Warning that past tactics may not always hold good
So when we are requested to take notice of the government’s democratic credentials in ‘permitting’ a free and fair local government election in the north and east, it is difficult not to rudely snigger. The fact of the matter is that this was the first major occasion on which the government realized that its strategies may not work in terms of controlling electoral opinion. This is a warning that it will do well to take heed of. Post elections, political analysts have dwelt on the polarization of political opinion between the north and the east and the rest of the country. There may be some truth in this. Yet the perception that the electorate outside the north and east continues to be solidly behind the government may not necessarily continue to be the case.
With increasingly gargantuan corruption, rising economic woes and confrontations with sectors of society ranging from trade unions to university academia, past tactics of capturing public opinion may not always hold good. In discussions mid this week with some practitioners of the Matara Bar for example, considerable disaffection with the way that the country is being run, (emanating even from those who supported this regime at last year’s polls), was clearly evident.

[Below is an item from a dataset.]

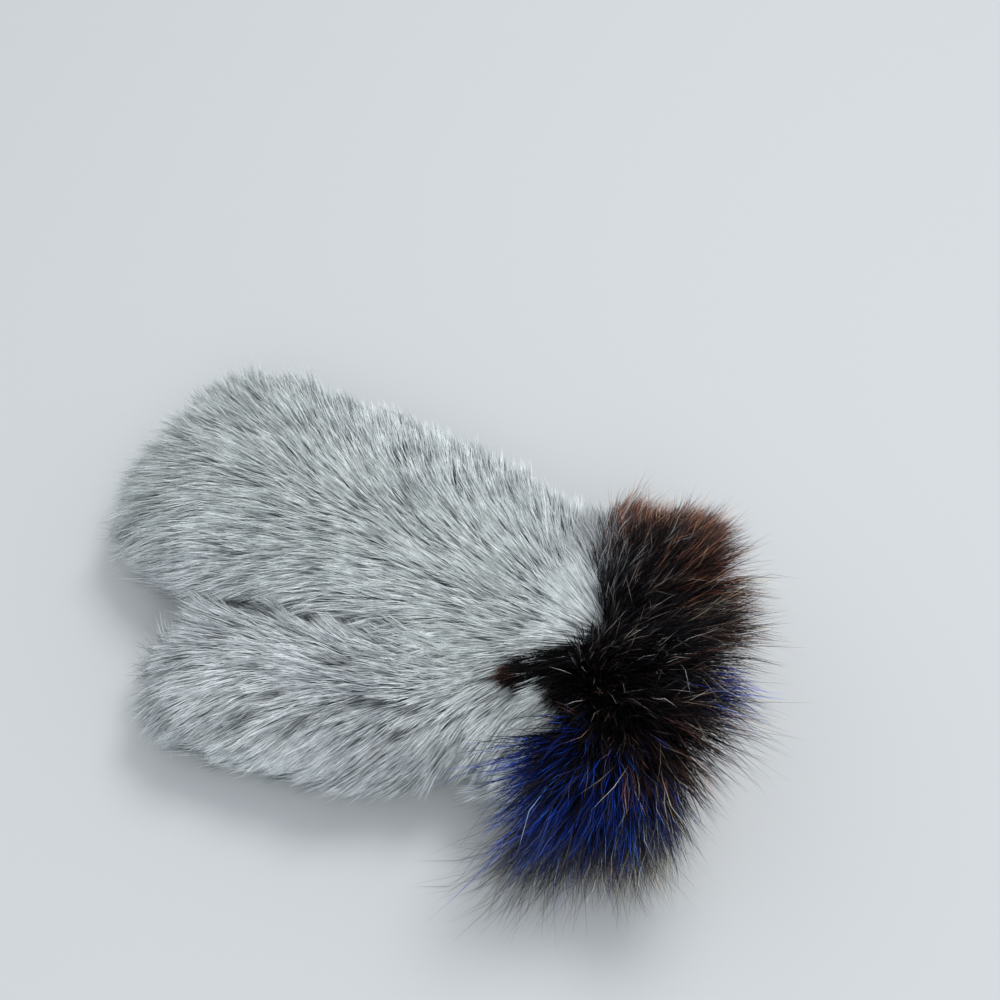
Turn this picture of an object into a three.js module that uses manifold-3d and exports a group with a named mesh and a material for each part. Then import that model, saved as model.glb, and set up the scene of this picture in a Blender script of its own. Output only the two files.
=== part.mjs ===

It may also not always be possible for the government to cling onto that exceedingly useful international war crimes cry. Even in the absence of an effective opposition therefore, it may become increasingly difficult for the regime to hold back popular rebellion. And it is certainly opportune for President Mahinda Rajapakse at least now, to realize the value of safeguarding constitutional democracy for the good of his own administration, if the good of the country is no longer a persuasive reason.